Throughout the last decade, a series of high-profile scandals involving the non-consensual collection of personal online data have emerged, sparking gargantuan public interest in the way a web user’s personal data is used. As a result, user expectations have evolved, with people rightfully demanding more control over their own data, and increased privacy protections.
In October 2020, as a response to requests for increased privacy from the public, Google unveiled a brand-new product – Google Analytics 4.
What is Google Analytics 4?
Google Analytics 4 is a web analytics service that traces and documents website traffic, which is used to determine the number of people visiting your website, the pages that they view, and the amount of time they spend on a website. This is incredibly important information for a business, as it can help identify which of their products or services are most profitable, as well as a business’s overall success.

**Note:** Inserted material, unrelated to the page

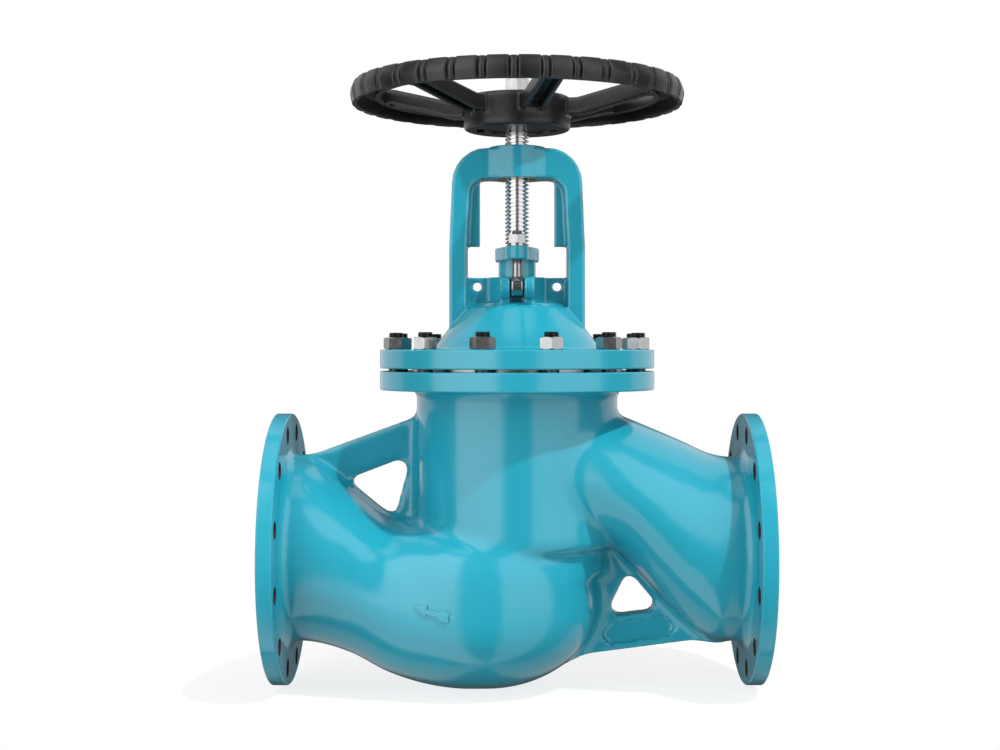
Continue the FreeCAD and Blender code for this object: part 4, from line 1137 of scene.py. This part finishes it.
def studio_world():
    """White where the camera sees it; everything else is lit by bright and dark upright panels."""
    world = bpy.data.worlds.new("studio")
    bpy.context.scene.world = world
    world.use_nodes = True
    tree = world.node_tree
    nodes, links = tree.nodes, tree.links

    def ramp(value, stops):
        node = nodes.new("ShaderNodeValToRGB")
        elements = node.color_ramp.elements
        while len(elements) < len(stops):
            elements.new(0.5)
        for element, (position, grey) in zip(elements, stops):
            element.position = position
            element.color = (grey, grey, grey, 1)
        links.new(value, node.inputs["Fac"])
        return node.outputs["Color"]

    split = nodes.new("ShaderNodeSeparateXYZ")
    links.new(nodes.new("ShaderNodeTexCoord").outputs["Generated"], split.inputs[0])
    toward = math_node(tree, "MULTIPLY", split.outputs["Y"], -1)
    bearing = math_node(tree, "ARCTAN2", split.outputs["X"], toward)
    turn = math_node(tree, "MULTIPLY_ADD", bearing, 0.5 / math.pi, 0.5)
    panels = ramp(turn, [((degrees + 180) / 360, level / PANEL_TOP_LEVEL)
                         for degrees, level in PANELS])
    up = math_node(tree, "MULTIPLY_ADD", split.outputs["Z"], 0.5, 0.5)
    height, roof = ramp(up, PANEL_HEIGHT), ramp(up, ROOF)
    level = math_node(tree, "MULTIPLY", panels, height)
    level = math_node(tree, "MULTIPLY", level, PANEL_TOP_LEVEL)
    level = math_node(tree, "ADD", level, roof)
    seen = nodes.new("ShaderNodeMix")
    links.new(nodes.new("ShaderNodeLightPath").outputs["Is Camera Ray"], seen.inputs[0])
    links.new(level, seen.inputs[2])
    seen.inputs[3].default_value = 1.0
    links.new(seen.outputs[0], nodes["Background"].inputs["Color"])


def camera():
    data = bpy.data.cameras.new("camera")
    data.lens = LENS
    data.shift_x, data.shift_y = LENS_SHIFT
    holder = add_object("camera", data)
    holder.location = (AXIS_X, -CAMERA_BACK, CAMERA_HEIGHT)
    holder.rotation_euler = (math.radians(90), 0, 0)
    bpy.context.scene.camera = holder


studio_floor()
studio_world()
key_light()
camera()
bpy.context.scene.view_settings.view_transform = "Standard"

Why did Google build Google Analytics 4?
Google Analytics 4 was built to replace its previous iteration, Universal Analytics. This change is necessary as Universal was created to measure analytics at a time when cookies and browsing on the desktop were the main vessels from which to extract data.
Web browsing and public awareness have evolved immensely since, making Universal’s technology outdated. A new analytics service that respects users’ right to more privacy online and one that accurately tracks data in a contemporary way was needed.
How is Google Analytics 4 different to Universal Analytics?
Google Analytics 4 was built with user privacy in mind – wider and highly detailed data collection and usage controls were implemented. Furthermore, Analytics 4 does not store a user’s IP address.
Analytics 4 also comes with modernised measurement methods: Analytics 4 uses machine learning to create insights predicting user behaviour and new user audiences. The system also manages and minimises user-level data, allowing for a smoother and streamlined experience.
What have company heads said about Google Analytics 4?
Maxwell Petitjean, Head of Product Insights at Gymshark, a British fitness apparel and accessories brand has praised Analytics 4 as ‘the perfect choice in understanding and improving our new e-commerce app’. Gymshark reduced the time spent on analysing user journeys by 30% and their user drop-off by 9%, whilst increasing product page clickthroughs by 5%.
Similarly, Tina Chao, the Chief of Marketing and Digital Customer Experience Officer at McDonald’s Hong Kong, has described Analytics 4 as ‘a strong measurement foundation […] driving impressive results’.
How does this affect my business?
We would like to inform our clients ahead of time that all websites were built with Universal Analytics in mind. As of 1 July 2023, Universal Analytics will stop processing data. To continue receiving updates on website traffic, website owners are advised to upgrade to Google Analytics 4 as soon as possible.
The Web Theoria team considers the review of insights essential for any successful digital marketing campaign. All our clients will be informed to ensure that the right tracking capabilities are always in place.